America is on line at the airport. America has its shoes off, is carrying a rubberized bin, is going through a magnetometer. America is worried there is fungus on the floor after a million stockinged feet have walked on it. But America knows not to ask. America is guilty until proven innocent and no one wants to draw undue attention.
America left its ticket and passport in the jacket in the bin in the X-ray machine, and is admonished. America is embarrassed to have put one one-ounce moisturizer too many in the see-through bag. America is irritated that the TSA agent removed its mascara, opened it, put it to her nose, and smelled it. Why don’t you put it up your nose and see if it explodes? America thinks, but does not say.
And, as always America thinks: Why do we do this when you know I am not a terrorist, and you know I know you know I am not a terrorist? Why this costly and embarrassing kabuki when we both know the facts, and would even admit privately that all this harassment is only the government’s way of showing that it is “fair,” of demonstrating that it will equally humiliate anyone in order to show its high-mindedness and sense of justice? Our politicians congratulate themselves on this as we stand in line.
All the frisking, beeping, and patting down is demoralizing to our society. It breeds resentment, encourages a sense that the normal are not in control, that politics has lessened everything, including human dignity.
This is an excerpt from the prologue to Peggy Noonan’s new book, Patriotic Grace: What It Is and Why We Need It Now, and accurately captures the mood of the traveling public and its disdain for the experience it undergoes at airport security checkpoints. In a rush to lull the public into a sense that everything is ok and to be politically acceptable, we have removed common sense from the airport experience.
Instead of tinkering around the edges with the process that was hastily put in place after 9/11, the time has come for a new perspective into how we risk mitigate at the airport. The key component that would make such a transition possible is technology – whether it is technology that allows you to leave your shoes on, leave your liquids (no matter what size) in your carry-on bag or prevent the dreaded pat-down from the screener.
While continued training of the screener workforce is essential, it alone is not enough to move away from the system of today. Technology is the key. Unfortunately, technology development is an area in which TSA and DHS do not excel. While I could cite TSA’s and DHS’s woefully under funded technology budgets, I would first like to start with leadership.
The federal government should not be in the role of funding every possible or likely technology advancement – that should be left for the ingenuity of the private sector. The federal government should provide leadership. Leadership as to the direction and focus of the needs, so that the private sector is willing (over multiple years) to invest internal R&D funds into solutions. Leadership is saying – “the latest and the greatest emerging technology … tends to be most expensive and least reliable.” But one must be careful. Words do matter. While the “expensive” and “less reliable” part may be correct, such statements will ultimately have a negative influence upon the attitude and willingness of the private sector.

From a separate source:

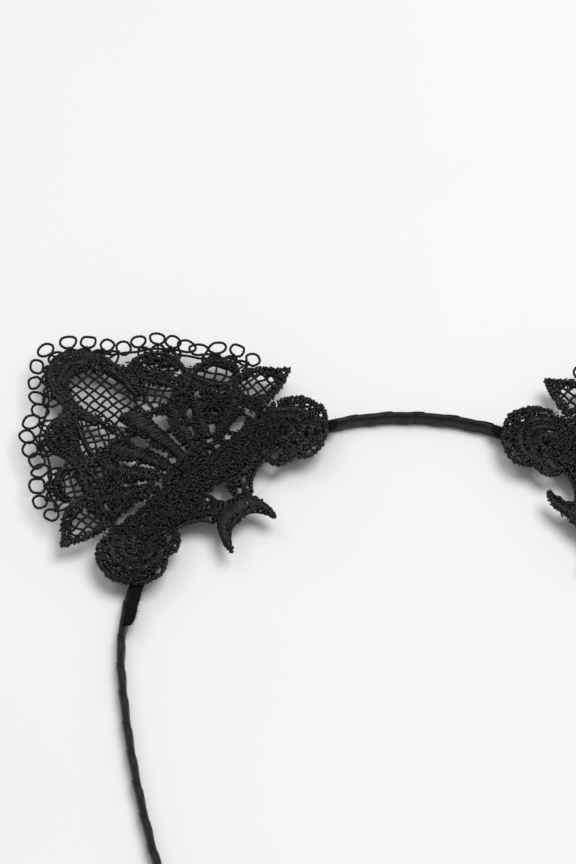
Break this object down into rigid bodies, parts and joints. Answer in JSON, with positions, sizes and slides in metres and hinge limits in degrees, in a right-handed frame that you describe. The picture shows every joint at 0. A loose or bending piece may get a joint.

TSA must get out of the rut of increasing budget dollars for screener salaries and benefits. If it doesn’t, the agency may forever suffer from insufficient resources. Why not reduce these screener costs by injecting a healthy dose of “freedom of choice” into the security process. Here is what I purpose: If an individual American is willing to subject themselves (repeatedly) to a thorough background check, similar to a low level security clearance, then we should have a lane for them that utilizes less screener resources and allows the traveler to speed through the checkpoint security process. Likewise, if Americans are willing to be screened by advanced technology, such as millimeter wave or backscatter, why not allow those travelers to be excused from the full regime of requirements.
Where is it written that every American must be subjected to precisely the same security ritual every time they travel? Technology can offer a better experience and reduce the burden on taxpayers. Let us have some choice which technology we want to be screened by and how much private and personal information we will share with the government.